I know that getting Sunday right is not the answer but the primary platform to speak to this expression of church is… you guessed it… Sunday…

Is the solution part of the problem?…

The Unblogger

There was a time when I would write 2 or 3 posts a day on this blog. Much of it revolved around theological stuff, but there was plenty of ‘general silliness’ to keep it human.

These days I don’t write much, mainly because I don’t seem to have the same headspace to create ideas and then the time in the day (or the energy) to articulate those thoughts.
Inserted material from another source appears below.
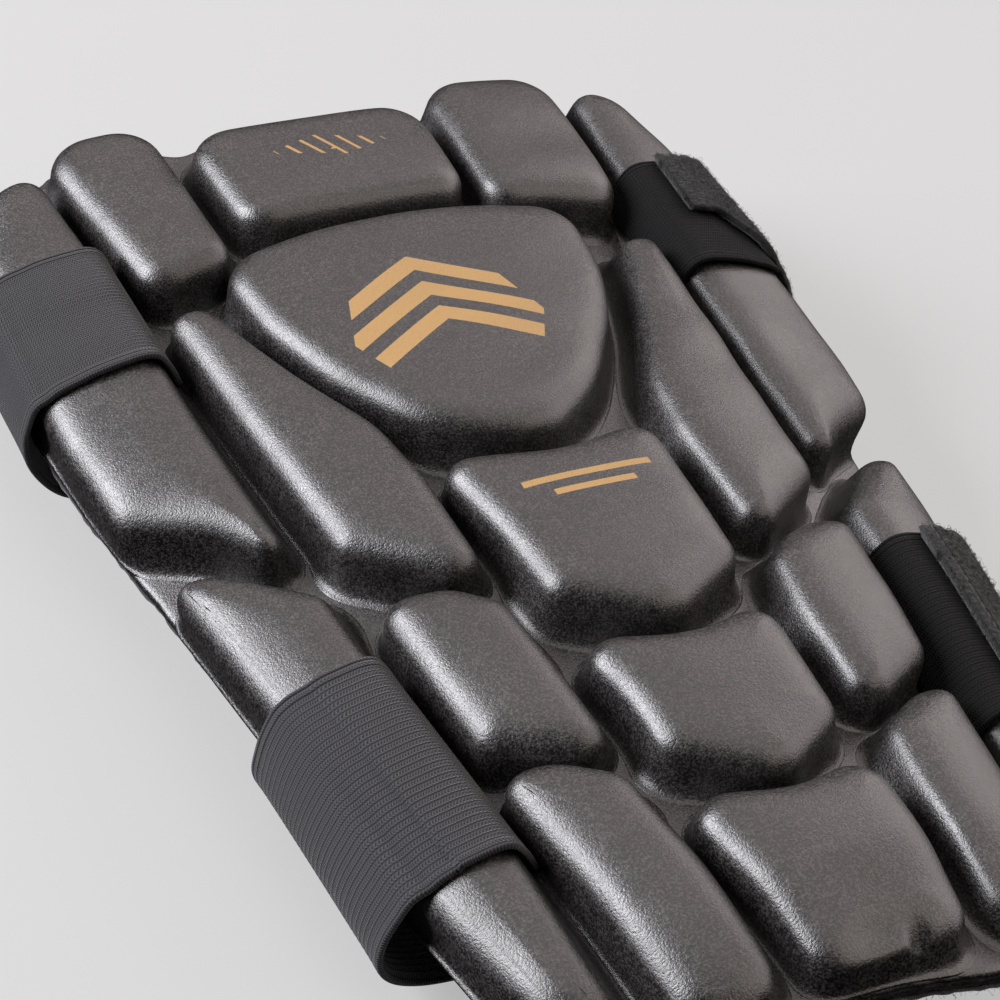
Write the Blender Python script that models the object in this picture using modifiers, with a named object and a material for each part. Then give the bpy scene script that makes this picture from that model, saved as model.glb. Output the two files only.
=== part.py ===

I often find myself having a bloggable thought while I’m at work, but by the time I get home it has either faded into distant memory, or I’m too weary to sit at a computer and try to articulate something thought provoking. So the blog is on a ‘go slow’ indefinitely. I’m not going to shut it down as I’m guessing there will come a time in life again when I have time to focus and write coherently. I actually love writing and would like to get back into it, but for now I’m in a different space in life

Part of it is the drain that physical work puts on me. I enjoy grunt work, but by the same token I often come home exhausted and on the days I’m not doing physical work in someone else’s yard I am likely to be working around my own.

I think the advent of facebook has also contributed to a decline in my own blogging. Now its easy to offer a snippet of an idea rather that fleshing it out. I’m not convinced its a good thing – but that’s just how it is at the moment. I occasionally consider ditching my facebook account because it is a time waster and it is like ‘junk food’, but for now the benefits of connection outweigh the negatives.

So if you’re still reading then I will be in touch occasionally, but probably not that often.